“Masa depan bangsa terletak pada
tangan kreatif generasi muda”
– Prof Dr S Nasution. M.A
Tulisan
ini dimulai dari kata-kata sebuah buku mengenai pendidikan bangsa ini. Tulisan mengenai
sistem pendidikan Indonesia yang nampaknya hanya berjalan ditempat atau malah
terdegradasi?? Menyikapi dengan adanya Ujian Nasional yang notabenenya adalah
sebuah produk kegagalan sistem yang (terus) dilestarikan. Saya mengambil sikap
bahwa pendidikan indonesia jauh dari kata ideal.

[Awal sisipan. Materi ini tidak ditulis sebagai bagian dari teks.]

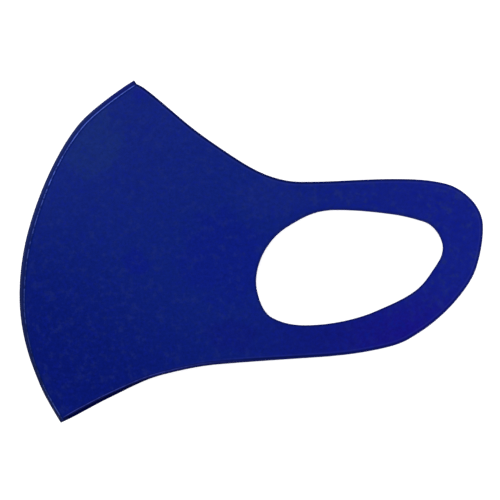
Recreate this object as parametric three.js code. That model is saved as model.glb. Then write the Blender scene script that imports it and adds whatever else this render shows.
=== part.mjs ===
// A stretch-foam face mask, folded in half along its front seam and lying flat.
//
// Two mirrored panels lie one on the other. Each is die-cut from one sheet of soft foam, with its
// ear loop in one piece with it, and they are joined only along the curved front seam, where both
// are pressed thin onto a narrow flange. The upper panel arches over the lower one, so the pocket
// that the face goes into stays open along the nose edge and along the chin edge.
//
// Millimetres. +X runs from the seam to the ear loops, +Y to the nose, +Z up. The origin is the
// centre of the outline, on the surface that the mask lies on.

import * as THREE from 'three';

const PANEL_THICKNESS = 2.0;
const PRESSED_THICKNESS = 0.6; // of a panel, where the seam pinches it
const PINCH_WIDTH = 5.0; // how far behind the seam the foam swells back to full thickness

const FLANGE_THICKNESS = 0.8;
const FLANGE_WIDTH_AT_CHIN = 1.2; // what shows outside the panels
const FLANGE_WIDTH_AT_NOSE = 2.0;
const FLANGE_TUCK = 2.0; // what lies hidden between the panels
const FLANGE_LIP = 0.25; // rounding of the flange's outer edge

const CLEARANCE = 0.3; // kept between pieces that touch on the real mask
const FLANGE_BOTTOM = PANEL_THICKNESS + CLEARANCE; // where the flange rests on the lower panel
const ARCH_HEIGHT = 5.0; // how far the upper panel stands off the flange's height
const ARCH_RISE = 45.0; // from the seam to the top of the arch
const ARCH_FALL_START = -20.0; // x where the arch starts to come down
const ARCH_FALL_END = 38.0; // x where the upper ear loop lies on the lower one

const FOAM_COLOR = 0x101f76;
const FLANGE_COLOR = 0x0a1452;
const FOAM_ROUGHNESS = 0.95;
const FLANGE_ROUGHNESS = 0.8;

// Each outline is a short table: where the edge passes, and its heading there in degrees,
// counterclockwise from +X. The stretch between two rows is one smooth curve.

// The outer edge of the seam, from the chin up to the nose.
const SEAM = [
  { at: 'chin', x: -78.4, y: -70.5, heading: 121 },
  { at: 'under_lip', x: -84.5, y: -59.8, heading: 118 },
  { at: 'below_lips', x: -89.6, y: -48.0, heading: 111 },
  { at: 'front', x: -95.3, y: -18.0, heading: 90 },
  { at: 'lips', x: -91.8, y: 8.5, heading: 75 },
  { at: 'nose_tip', x: -83.1, y: 32.5, heading: 65 },
  { at: 'bridge', x: -72.1, y: 51.3, heading: 52.5 },
  { at: 'nose_top', x: -60.1, y: 62.5, heading: 38 },
  { at: 'nose', x: -48.5, y: 70.5, heading: 32.5 },
];

// The free edge of a panel, clockwise from the nose, round the ear loop, to the chin.
const FREE_EDGE = [
  { at: 'nose', x: -47.0, y: 69.2, heading: -27 },
  { at: 'nose_side', x: -44.4, y: 67.4, heading: -38 },
  { at: 'under_eye', x: -25.4, y: 51.2, heading: -39.5 },
  { at: 'cheekbone', x: -8.8, y: 39.3, heading: -33.5 },
  { at: 'temple', x: 5.9, y: 31.2, heading: -21 },
  { at: 'loop_root', x: 20.0, y: 28.4, heading: 0 },
  { at: 'loop_top', x: 59.0, y: 29.7, heading: 0 },
  { at: 'loop_shoulder', x: 80.0, y: 27.8, heading: -14 },
  { at: 'loop_corner', x: 90.7, y: 21.2, heading: -47 },
  { at: 'loop_back', x: 95.4, y: 10.0, heading: -90 },
  { at: 'behind_ear', x: 92.7, y: -6.4, heading: -107 },
  { at: 'lobe', x: 84.3, y: -20.1, heading: -130 },
  { at: 'under_lobe', x: 75.3, y: -28.9, heading: -140 },
  { at: 'behind_jaw', x: 65.1, y: -35.9, heading: -149 },
  { at: 'jaw_corner', x: 51.6, y: -40.4, heading: -168 },
  { at: 'jaw', x: 29.0, y: -43.4, heading: -176 },
  { at: 'jaw_front', x: -14.0, y: -46.5, heading: -175 },
  { at: 'under_cheek', x: -36.0, y: -50.6, heading: -166 },
  { at: 'under_chin', x: -58.0, y: -60.0, heading: -154 },
  { at: 'chin', x: -77.3, y: -70.2, heading: -153 },
];

// The edge of the ear opening, clockwise from its lower front.
const EAR_HOLE = [
  { at: 'low_front', x: 3.2, y: -20.1, heading: 108 },
  { at: 'front', x: 1.9, y: -12.9, heading: 90 },
  { at: 'high_front', x: 10.1, y: 6.5, heading: 46 },
  { at: 'upper', x: 19.4, y: 13.0, heading: 30 },
  { at: 'upper_back', x: 27.5, y: 16.4, heading: 14 },
  { at: 'top', x: 35.2, y: 17.3, heading: 0 },
  { at: 'top_back', x: 59.0, y: 15.4, heading: -8 },
  { at: 'high_back', x: 71.1, y: 12.5, heading: -17 },
  { at: 'corner', x: 76.9, y: 7.9, heading: -57 },
  { at: 'back', x: 79.1, y: 1.5, heading: -90 },
  { at: 'low_back', x: 74.1, y: -9.1, heading: -123 },
  { at: 'elbow', x: 67.7, y: -16.4, heading: -143 },
  { at: 'underside', x: 52.0, y: -24.6, heading: -156 },
  { at: 'bottom_back', x: 36.6, y: -29.3, heading: -169 },
  { at: 'bottom', x: 21.7, y: -30.8, heading: -180 },
  { at: 'bottom_front', x: 8.9, y: -28.0, heading: -207 },
];

// The panel is meshed in four sectors, each between a stretch of the ear opening and the stretch
// of the outer edge that faces it.
const SECTORS = [
  { steps: 26, hole: ['low_front', 'high_front'], edge: 'seam' },
  { steps: 24, hole: ['high_front', 'top_back'], edge: ['nose', 'loop_top'] },
  { steps: 18, hole: ['top_back', 'elbow'], edge: ['loop_top', 'under_lobe'] },
  { steps: 24, hole: ['elbow', 'low_front'], edge: ['under_lobe', 'chin'] },
];
const INNER_RINGS = 6; // evenly spaced from the ear opening out
const OUTER_RINGS = [6.0, 2.5, 0]; // distances from the outer edge
const SEAM_STATIONS = 48;

const { clamp, lerp, degToRad, smoothstep } = THREE.MathUtils;

// ---------------------------------------------------------------------------- outlines

// One curve between two rows, with handles as long as those of a circular arc that turns as much.
function span(from, to) {
  const start = new THREE.Vector2(from.x, from.y);
  const end = new THREE.Vector2(to.x, to.y);
  const headings = [from.heading, to.heading].map(degToRad);
  const turn = Math.abs(Math.atan2(
    Math.sin(headings[1] - headings[0]),
    Math.cos(headings[1] - headings[0]),
  ));
  const reach = start.distanceTo(end) / (3 * Math.cos(turn / 4) ** 2);
  const [leaving, arriving] = headings.map((a) => new THREE.Vector2(Math.cos(a), Math.sin(a)));
  return new THREE.CubicBezierCurve(
    start,
    start.clone().addScaledVector(leaving, reach),
    end.clone().addScaledVector(arriving, -reach),
    end,
  );
}

// The curve through the rows of a table from one named row to another, in the table's order.
function stretch(rows, from, to) {
  const path = new THREE.CurvePath();
  let index = rows.findIndex((row) => row.at === from);
  do {
    const next = (index + 1) % rows.length;
    path.add(span(rows[index], rows[next]));
    index = next;
  } while (rows[index].at !== to);
  return path;
}

const seamCurve = stretch(SEAM, 'chin', 'nose');

// A point of the seam, `inward` millimetres behind its outer edge.
function seamPoint(t, inward) {
  const point = seamCurve.getPointAt(t);
  const along = seamCurve.getTangentAt(t);
  return new THREE.Vector2(point.x + along.y * inward, point.y - along.x * inward);
}

function flangeWidth(t) {
  return lerp(FLANGE_WIDTH_AT_CHIN, FLANGE_WIDTH_AT_NOSE, t);
}

// The pressed front edge of a panel, from the chin to the nose.
function panelFront(steps) {
  const points = [];
  for (let i = 0; i <= steps; i += 1) {
    const t = i / steps;
    points.push(seamPoint(t, flangeWidth(t)));
  }
  return points;
}

// ---------------------------------------------------------------------------- heights

const frontLine = panelFront(SEAM_STATIONS);

function distanceBehindSeam(x, y) {
  const point = new THREE.Vector3(x, y, 0);
  const nearest = new THREE.Vector3();
  let best = Infinity;
  for (let i = 1; i < frontLine.length; i += 1) {
    const line = new THREE.Line3(
      new THREE.Vector3(frontLine[i - 1].x, frontLine[i - 1].y, 0),
      new THREE.Vector3(frontLine[i].x, frontLine[i].y, 0),
    );
    line.closestPointToPoint(point, true, nearest);
    best = Math.min(best, nearest.distanceTo(point));
  }
  return best;
}

// 0 at the pressed edge, 1 where the foam has its full thickness.
function swell(behind) {
  return Math.sin((clamp(behind / PINCH_WIDTH, 0, 1) * Math.PI) / 2);
}

function foamThickness(behind) {
  return lerp(PRESSED_THICKNESS, PANEL_THICKNESS, swell(behind));
}

// The lower panel lies flat, and the underside of its pressed edge rises towards the flange.
function lowerSurfaces(x, y) {
  const behind = distanceBehindSeam(x, y);
  return { bottom: PANEL_THICKNESS - foamThickness(behind), top: PANEL_THICKNESS };
}

// The upper panel starts on the flange, arches over the pocket, and comes down onto the lower loop.
function upperSurfaces(x, y) {
  const behind = distanceBehindSeam(x, y);
  const rise = Math.sin((clamp(behind / ARCH_RISE, 0, 1) * Math.PI) / 2);
  const fall = 1 - smoothstep(x, ARCH_FALL_START, ARCH_FALL_END);
  const lift = FLANGE_THICKNESS + CLEARANCE + ARCH_HEIGHT * rise;
  const bottom = FLANGE_BOTTOM + lift * fall;
  return { bottom, top: bottom + foamThickness(behind) };
}

// ---------------------------------------------------------------------------- meshes

function closedGeometry(vertices, triangles) {
  const geometry = new THREE.BufferGeometry();
  geometry.setAttribute('position', new THREE.Float32BufferAttribute(vertices.flat(), 3));
  geometry.setIndex(triangles.flat());
  geometry.computeVertexNormals();
  return geometry;
}

// The ear opening and the outer edge as two closed loops of points that face each other.
function facingLoops() {
  const hole = [];
  const edge = [];
  for (const sector of SECTORS) {
    const inner = stretch(EAR_HOLE, ...sector.hole).getSpacedPoints(sector.steps);
    const outer = sector.edge === 'seam'
      ? panelFront(sector.steps)
      : stretch(FREE_EDGE, ...sector.edge).getSpacedPoints(sector.steps);
    hole.push(...inner.slice(0, -1));
    edge.push(...outer.slice(0, -1));
  }
  return { hole, edge };
}

// A panel: rings of points from the ear opening to the outer edge, on its two faces.
function panelGeometry(surfaces) {
  const { hole, edge } = facingLoops();
  const around = hole.length;
  const rings = INNER_RINGS + OUTER_RINGS.length;
  const top = [];
  const bottom = [];
  for (let ring = 0; ring < rings; ring += 1) {
    for (let i = 0; i < around; i += 1) {
      const width = hole[i].distanceTo(edge[i]);
      const lastInner = 1 - OUTER_RINGS[0] / width;
      const share = ring < INNER_RINGS
        ? (lastInner * ring) / INNER_RINGS
        : 1 - OUTER_RINGS[ring - INNER_RINGS] / width;
      const { x, y } = hole[i].clone().lerp(edge[i], share);
      const z = surfaces(x, y);
      top.push([x, y, z.top]);
      bottom.push([x, y, z.bottom]);
    }
  }
  const triangles = [];
  const quad = (a, b, c, d) => triangles.push([a, b, c], [a, c, d]);
  const below = top.length;
  for (let i = 0; i < around; i += 1) {
    const next = (i + 1) % around;
    for (let ring = 0; ring < rings - 1; ring += 1) {
      const inner = ring * around;
      const outer = inner + around;
      quad(inner + i, inner + next, outer + next, outer + i);
      quad(below + inner + i, below + outer + i, below + outer + next, below + inner + next);
    }
    const last = (rings - 1) * around;
    quad(i, below + i, below + next, next);
    quad(last + i, last + next, below + last + next, below + last + i);
  }
  return closedGeometry([...top, ...bottom], triangles);
}

// The flange: a flat strip along the seam, tucked between the panels, with a rounded outer edge.
function seamGeometry() {
  const vertices = [];
  const triangles = [];
  const corners = 6;
  for (let i = 0; i <= SEAM_STATIONS; i += 1) {
    const t = i / SEAM_STATIONS;
    const back = flangeWidth(t) + FLANGE_TUCK;
    const section = [
      [0, FLANGE_LIP],
      [FLANGE_LIP, 0],
      [back, 0],
      [back, FLANGE_THICKNESS],
      [FLANGE_LIP, FLANGE_THICKNESS],
      [0, FLANGE_THICKNESS - FLANGE_LIP],
    ];
    for (const [inward, rise] of section) {
      const { x, y } = seamPoint(t, inward);
      vertices.push([x, y, FLANGE_BOTTOM + rise]);
    }
  }
  for (let i = 0; i < SEAM_STATIONS; i += 1) {
    for (let corner = 0; corner < corners; corner += 1) {
      const a = i * corners + corner;
      const b = i * corners + ((corner + 1) % corners);
      triangles.push([a, b + corners, b], [a, a + corners, b + corners]);
    }
  }
  const last = SEAM_STATIONS * corners;
  for (let corner = 1; corner < corners - 1; corner += 1) {
    triangles.push([0, corner, corner + 1], [last, last + corner + 1, last + corner]);
  }
  return closedGeometry(vertices, triangles);
}

// ---------------------------------------------------------------------------- assembly

function piece(name, geometry, color, roughness) {
  const material = new THREE.MeshStandardMaterial({ color, roughness, metalness: 0 });
  const mesh = new THREE.Mesh(geometry, material);
  mesh.name = name;
  return mesh;
}

const mask = new THREE.Group();
mask.add(piece('panel_lower', panelGeometry(lowerSurfaces), FOAM_COLOR, FOAM_ROUGHNESS));
mask.add(piece('panel_upper', panelGeometry(upperSurfaces), FOAM_COLOR, FOAM_ROUGHNESS));
mask.add(piece('front_seam', seamGeometry(), FLANGE_COLOR, FLANGE_ROUGHNESS));

export default mask;
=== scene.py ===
import math

import bmesh
import bpy
import numpy as np
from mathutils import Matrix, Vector
from mathutils.geometry import delaunay_2d_cdt


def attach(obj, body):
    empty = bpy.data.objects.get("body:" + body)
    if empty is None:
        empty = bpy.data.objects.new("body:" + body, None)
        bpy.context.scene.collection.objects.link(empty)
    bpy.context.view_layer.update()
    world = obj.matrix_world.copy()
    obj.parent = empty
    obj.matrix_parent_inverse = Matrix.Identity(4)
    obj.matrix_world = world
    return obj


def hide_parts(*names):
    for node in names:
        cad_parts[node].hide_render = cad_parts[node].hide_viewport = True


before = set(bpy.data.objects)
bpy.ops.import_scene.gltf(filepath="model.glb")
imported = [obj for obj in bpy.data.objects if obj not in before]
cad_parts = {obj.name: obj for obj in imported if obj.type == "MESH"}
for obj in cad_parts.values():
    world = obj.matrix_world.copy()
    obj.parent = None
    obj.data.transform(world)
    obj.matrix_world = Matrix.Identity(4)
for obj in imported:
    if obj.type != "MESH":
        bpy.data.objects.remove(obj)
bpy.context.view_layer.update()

# A stretch-foam face mask, folded in half along its front seam and lying flat. Two die-cut foam
# panels lie one on the other, and a heat-pressed strip joins them down the front.
#
# The tables and sizes below are in millimetres unless their comment says otherwise, and the
# finished meshes and the studio are in metres. +X runs from the seam to the ear loops, +Y to the
# nose, +Z up.

MM = 0.001

# ---------------------------------------------------------------------------- sizes

PANEL_THICKNESS = 2.0
PRESSED_THICKNESS = 0.6  # of a panel, where the seam pinches it
PINCH_WIDTH = 5.0  # how far behind the seam the foam swells back to full thickness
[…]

kata-kata yang sangat humanis |
Pendidikan
Indonesia sudah jauh ada sebelum negara ini ini terbentuk pada tahun 45. Pada zaman
kerajaan Sriwijaya sudah ada lembaga pendidikan Universitas Nalanda, kemudian
pada zaman penjajahan Belanda, para penduduk menimba ilmu kepada pemuka agama
dengan cara mondok atau menginap, sementara pada zaman pendudukan Jepang
pendidikan mulai terfokus kepada pelajaran kinestetik dikarenakan sistem
pendidikan Jepang yang mendahulukan fisik. Kemudian pada zaman pasca revolusi
pendidikan Indonesia sangat erat dengan muatan politik, Orde Lama contohnya,
menitik beratkan kepada pendidikan politik sementara Orde Baru mencoba
menstabilkan pendidikan kepada ekonomi. Setelah peristiwa tragedi 1998 mulailah
paradigma pendidikan berubah. Gaya khas tentara (otoriter) diubah menjadi
humanis. Kendala anggaran 20% nampaknya tiada jadi masalah ketika pemerintah
berhasil mengucurkan dana sesuai amanat UU tersebut.
Pendidikan
Indonesia terlihat seperti akan lepas landas, namun apa yang terjadi?? Jauh api
dari pada panggang, apa yang diinginkan jauh dari kenyataan, kita nilai dari
segi fisik bangunan sekolah, apa yang ada di pulau Jawa berbeda dengan Nusa
Tenggara Timur, atau tidak usah jauh-jauh, bandingkan sekolah yang ada di Jakarta
dan pinggiran Jakarta. Kemudian kemana dana BOS (Bantuan Operasional Sekolah)??
Banyak penyimpangan yang terjadi, bahkan dalam lembaga survei di jabarkan bahwa
sektor pendidikan memasuki daftar 4 besar dalam hal korupsi! Lalu mari kita
telisik kepada kualitas seorang guru, dengan bermodal sertifikasi maka seorang
guru akan dianggap kompeten dan mumpuni sehingga mendapat tunjangan! Ya saya
tidak munafik kita semua butuh uang, tapi jika melihat semua dengan money oriented lebih baik jangan menjadi
guru, jadilah pegawai bank! (mengacu pada asumsi bahwa pegawai bank berpenghasilan
diatas rata-rata). Lalu yang terakhir adalah masalah Ujian Nasional, hal ini
saya pikir Indonesia belum siap! Dengan problematika yang ada UN seharusnya
hanya menjadi sebuah indikator ketuntasan belajar, jangan sebagai judgement maupun sebagai penilaian akhir
sebuah pendidikan. Apakah kita lupa bahwa waktunya anak-anak adalah bermain?? Dan
apakah kita lupa bahwa anak mempunyai 8 kecerdasan berfikir. Kita memang
membutuhkan orang yang pintar seperti Habibi, namun kita juga butuh orang
seperti Bambang Pamungkas, ataupun Butet. Jika semua anak-anak digiring
opininya menjadi Einstain maka apa guna Tuhan membuat manusia bermacam-macam.
Bangsa
ini harus tersadar bahwa sistem pendidikan kita telah salah, pendidikan saat
ini telah menyebabkan kebudayaan kreatif dalam hal negatif, lihatlah banyak siswa
yang bangga karena lulus UN dengan mencontek, dan lihatlah mereka yang tragis
tidak mau mencontek tapi tidak lulus?! Ironi?? Kelaziman?? Atau sebuah kepastian??
Ironi karena berbuat jahat untuk mendapatkan sesuatu, kelaziman karena inilah
hidup, penuh kemunafikan dan kepastian karena manusia jujur sedikit jumlahnya?!
Inilah refleksi pendidikan kita. Pendidikan INDONESIA.